Well yes, he's wagering it all, for The Queen, his jealous, spiteful, adoptive mother approacheth, accompanied by a nonchalant banjo. If this were an Eagles album or a Ennio Morricone soundtrack you would well be justified in feeling a bit uneasy. Hey, it's just a little innocent melody, about 0:29 worth.

Isn't It a Lovely Night is basically a William and Margaret duet, with accordion and pedal-steel guitar for accompaniment. I never trust any song that includes a pedal-steel guitar. The aching sadness of those bent strings jerks at the heart. Being from Montana, Colin Meloy is fully aware of country music conventions. So the song advances the story: two people hopelessly in love, sharing their emotions.

The Wanting Comes in Waves/Repaid. The song is initially driven by a harpsichord, as William hears The Queen approaching. He cannot help himself: the wanting comes in waves. The lyrics are an apology of sorts, and then the song erupts into nice full-out rock instrumentation and Beach Boys' harmonies. The music takes a decidedly more metal aspect once The Queen shows up. In the end a bargain is struck: William shall be given one last night with Margaret, and in the morning he shall return to The Queen.

Given that the background of the story is now known, an Interlude is appropriate, for any sufficiently pompous prog album requires an interlude. It gives the listener some breathing space, a moment to contemplate what has come before, and what is yet to come.

The Rake's Song introduces a new character, The Rake. He is represented in the liner art by the Rat, and as it turns out is not one to balk at killing his own children. The song is another rocker, albeit acoustically driven. It's a simple I-VI chord progression, fitting of such a person.

The Abduction of Margaret. The music is a again up tempo, with repetition of the same musical motifs first heard in The Bower Song. The Rake kidnaps Margaret, but is unable to cross the river, Annan Water.

The Queen's Rebuke/The Crossing. Musically, we are now back to The Queen's musical motif; she is now in cahoots with The Rake -- anything to get rid of Margaret -- and flies him over the river with Margaret. This song contains a particularly effective pure grunge guitar solo, worthy of Cobain at his best, followed by a nice romping piece of rock with a Emerson-esque organ solo, which I assume represents The Rake and Margaret being flown over the river.

Annan Water. Here we return to the acoustic musical world -- shimmering guitars, mandolins, acoustic bass -- with William offering a deal with the river: let me pass, to rescue Margaret, then you may have my body.

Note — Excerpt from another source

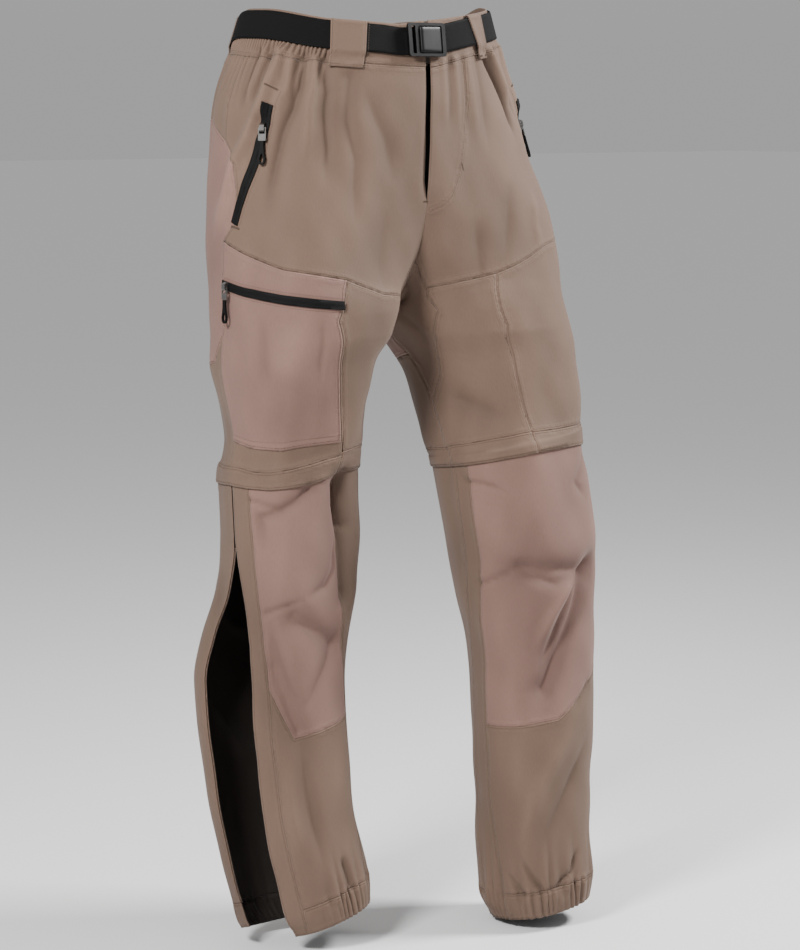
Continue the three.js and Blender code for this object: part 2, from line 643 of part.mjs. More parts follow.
function buildSlider(name, side, turn, row, lift) {
  const frame = seat(side, turn, row, lift);
  const { wide, long, base, bridge, hole, holeLong } = SLIDER;
  const profile = new THREE.Shape();
  profile.moveTo(-long / 2, 0);
  profile.lineTo(long / 2, 0);
  profile.lineTo(long / 2, base);
  profile.lineTo(long / 2 - 2, base + bridge);
  profile.lineTo(2 - long / 2, base + bridge);
  profile.lineTo(-long / 2, base);
  profile.holes.push(roundedRect(0, base + hole / 2, holeLong, hole, 0.3));
  const body = extruded(profile, wide);
  body.translate(0, 0, -wide / 2);
  body.applyMatrix4(new THREE.Matrix4().makeBasis(
    new THREE.Vector3(0, 1, 0), new THREE.Vector3(0, 0, 1), new THREE.Vector3(1, 0, 0)));
  body.applyMatrix4(frame);
  solid(`${name}_slider`, 'steel', body);
  buildPull(name, frame);
}

// The pull's top bar lies in the bridge; the pull and its moulded loop swing about that bar.
function buildPull(name, frame) {
  const { wide, bar, window, thick, long } = PULL;
  const height = SLIDER.base + SLIDER.hole / 2;
  const windowLong = 6.2;
  const tab = ringShape(wide, long, 1.2, [[0, -bar - windowLong / 2, window, windowLong, 0.4]]);
  const plate = extruded(tab, thick);
  plate.translate(0, bar / 2, height - thick / 2);
  plate.applyMatrix4(frame);
  solid(`${name}_pull`, 'steel', plate);
  const loop = new THREE.Shape();
  const reach = LOOP.long;
  const [a, c] = [LOOP.wide / 2, LOOP.cord];
  loop.moveTo(-c, 0);
  loop.quadraticCurveTo(-c, -reach * 0.45, -a, -reach * 0.72);
  loop.quadraticCurveTo(-a, -reach, 0, -reach);
  loop.quadraticCurveTo(a, -reach, a, -reach * 0.72);
  loop.quadraticCurveTo(c, -reach * 0.45, c, 0);
  const eye = new THREE.Path();
  eye.moveTo(0, -reach * 0.5);
  eye.quadraticCurveTo(-a + c, -reach * 0.66, -a + c, -reach * 0.76);
  eye.quadraticCurveTo(-a + c, -reach + c, 0, -reach + c);
  eye.quadraticCurveTo(a - c, -reach + c, a - c, -reach * 0.76);
  eye.quadraticCurveTo(a - c, -reach * 0.66, 0, -reach * 0.5);
  loop.holes.push(eye);
  const cord = extruded(loop, LOOP.thick, 4);
  cord.translate(0, bar / 2 - long - SEAM_GAP, height - LOOP.thick / 2);
  cord.applyMatrix4(frame);
  solid(`${name}_pull_loop`, 'black', cord);
}

// The belt is webbing round the waistband, held by the loops, with a flat buckle in front.
const BELT = { top: -0.84, foot: -0.12, sideTop: -0.93, sideFoot: -0.21, sideTurn: 0.13, lift: 3.6 };

function buildBelt() {
  const { top, foot, sideTop, sideFoot, sideTurn } = BELT;
  const upper = [[0, top], [sideTurn, sideTop], [1, sideTop]];
  const outline = [...upper, [1, sideFoot], [sideTurn, sideFoot], [0, foot]];
  const patches = [RIGHT, LEFT].map((side) => ({ side, outline }));
  cloth('belt', 'black', patches, { shift: () => BELT.lift, wall: BELT_WALL, gap: 0 });
}

const BUCKLE = { wide: 52, tall: 37, thick: 3, bar: 5, rail: 3.2, slot: 5, aside: -11 };

function buildBuckle() {
  const { wide, tall, thick, bar, rail, slot, aside } = BUCKLE;
  const BUCKLE_CLEAR = 0.7;
  const middle = (BELT.top + BELT.foot) / 2;
  const frame = seat(RIGHT, 0, middle, BELT.lift + BELT_WALL / 2 + BUCKLE_CLEAR);
  frame.multiply(new THREE.Matrix4().makeTranslation(aside, 0, 0));
  const inside = tall - 2 * rail;
  const leverWindow = wide - 3 * bar - slot;
  const slotX = -wide / 2 + bar + slot / 2;
  const windowX = wide / 2 - bar - leverWindow / 2;
  const shape = roundedRect(0, 0, wide, tall, 4);
  shape.holes.push(roundedRect(slotX, 0, slot, inside, 1));
  shape.holes.push(roundedRect(windowX, 0, leverWindow, inside, 1.5));
  const body = extruded(shape, thick, 4);
  body.applyMatrix4(frame);
  solid('buckle_frame', 'black', body);
  const clear = 2 * SEAM_GAP;
  const plate = extruded(roundedRect(windowX, 0, leverWindow - clear, inside - clear, 2.5), thick + 1.8, 4);
  plate.applyMatrix4(frame);
  solid('buckle_lever', 'black', plate);
}

// Belt loops leave the waistband top, pass over the belt and are tacked down below it.
const LOOPS = table('name side from to footFrom footTo foot', [
  ['belt_loop_front_r', RIGHT, 0.173, 0.268, 0.168, 0.238, 0.3],
  ['belt_loop_front_l', LEFT, 0.122, 0.192, 0.135, 0.175, 0.12],
  ['belt_loop_back_r', RIGHT, 0.68, 0.74, 0.685, 0.735, 0.3],
  ['belt_loop_back_l', LEFT, 0.68, 0.74, 0.685, 0.735, 0.3],
]);
const LOOP_REST = 1.6 + GATHER_DEPTH;
const LOOP_OVER = BELT.lift + BELT_WALL / 2 + WALL / 2 + 0.4;
const LOOP_ROWS = [-1, -0.945, -0.6, -0.19, 0, 0.12, 0.3];

function loopLift(side, u, v) {
  return LOOP_REST + (LOOP_OVER - LOOP_REST) * smooth(-1, -0.945, v) * (1 - smooth(-0.19, 0, v));
}

function buildLoops() {
  for (const { name, side, from, to, footFrom, footTo, foot } of LOOPS) {
    const outline = [[from, -0.995], [to, -0.995], [footTo, foot], [footFrom, foot]];
    cloth(name, 'taupe', [{ side, outline }], { rows: LOOP_ROWS, shift: loopLift, gap: 0 });
  }
}

buildWaistband();
for (const side of [RIGHT, LEFT]) buildUpper(side);
buildGusset();
for (const side of [RIGHT, LEFT]) buildLower(side);
buildSideZips();
buildFlyGuard();
buildCargoPocket();
buildHandZips();
const HAND_SLIDER = [0.389, 1.44];
const CARGO_SLIDER = [0.498, 4.38];
const SLIDER_LIFT = TAPE_WALL / 2 + 2 * SEAM_GAP;
for (const side of [RIGHT, LEFT]) {
  buildSlider(`hand_zip_${sideName(side)}`, side, ...HAND_SLIDER, HAND_ZIP_LIFT + SLIDER_LIFT);
}
buildSlider('cargo_zip_r', RIGHT, ...CARGO_SLIDER, CARGO_ZIP_LIFT + SLIDER_LIFT);
buildBelt();
buildBuckle();
buildLoops();

export default group;
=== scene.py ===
import math

import bpy
import numpy as np
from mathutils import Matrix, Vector, kdtree
from mathutils.geometry import tessellate_polygon


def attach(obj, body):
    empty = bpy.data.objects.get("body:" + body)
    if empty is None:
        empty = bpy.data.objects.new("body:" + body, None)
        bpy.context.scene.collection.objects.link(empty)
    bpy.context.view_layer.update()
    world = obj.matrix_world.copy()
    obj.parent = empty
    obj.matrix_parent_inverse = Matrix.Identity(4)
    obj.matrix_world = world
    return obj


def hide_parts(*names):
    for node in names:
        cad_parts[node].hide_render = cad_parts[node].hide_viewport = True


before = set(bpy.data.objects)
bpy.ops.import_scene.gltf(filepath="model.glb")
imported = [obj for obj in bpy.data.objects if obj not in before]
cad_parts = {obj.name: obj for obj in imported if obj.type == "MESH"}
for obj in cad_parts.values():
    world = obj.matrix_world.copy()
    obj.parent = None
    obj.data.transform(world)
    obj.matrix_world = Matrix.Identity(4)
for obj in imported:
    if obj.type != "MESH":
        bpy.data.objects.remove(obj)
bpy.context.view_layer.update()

# Zip-off trousers. Sizes are in millimetres until a mesh is made; +Z is up and the front faces -Y.
# A place on the garment is a side, a turn and a row, as on the solids.
MM = 0.001
RIGHT = -1
LEFT = 1
SIDES = (RIGHT, LEFT)
SIDE_NAMES = {RIGHT: "r", LEFT: "l"}
BODY = "trousers"

WAIST_TOP = -1.0
CROTCH = 5.0
HEM = 14.0
CROTCH_Y = -25.0
WAIST_TILT = 0.025
PELVIS_SQUARENESS = 2.15
LEG_SQUARENESS = 2.25
VIEW_ACROSS = (0.79, -0.62)

WALL = 0.9
BAND_WALL = 1.8
TAPE_WALL = 0.8
BELT_WALL = 1.9


def table(columns, rows):
    """Named columns of numbers."""
    values = np.array(rows, float)
    return {name: values[:, i] for i, name in enumerate(columns.split())}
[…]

Margaret In Captivity. Interstingly, a more menacing variation of the musical motif and melody of Hazards of Love 1 provides the basis for this song. The Rake is getting ready to deal with Margaret, as he had dealt with his unwanted children. The music shifts to a 'Margaret' motif from Won't Want For Love, as she calls out to William.

Hazards of Love 3 (Revenge!). Cue the music from The Wanting Comes Waves. William has arrived to save Margaret. Ah, but what's this, a children's choir? The Rake's three children are back, with revenge on their minds. The music here is a disjointed, almost hallucinogenic, take on Hazards of Love 1. I assume it is reflective of The Rake's demise.

The Wanting Comes in Waves (Reprise). William and Margaret head to River Annan, with appropriate musical accompaniment. "And I want this night."

The Hazards of Love 4 (The Drowned). William and Margaret marry, with the river acting as minister and witness, and drown. Frankly, the most beautiful song on the album, and one which I can barely listen to, given the subject matter, because it just rips out one's heart. The music is mid-tempo, perhaps a bit dirge-like, but also celebratory: we're at a wedding after all, albeit one where neither bride nor groom will survive. Meloy pulls out all the stops on this one: heartfelt vocals, sweet sweet harmonies, and of course a particularly bittersweet pedal-steel solo. "These hazards of love, nevermore will trouble us."

For anyone actually reaching this point, it's obvious I feel this is a 5. That's a given. What may not be so obvious is that the album is a particular fine blend of music, story, grandeur, risk, and a complete assimilation of the past, with regard to progressive music. I've not heard a better album this century.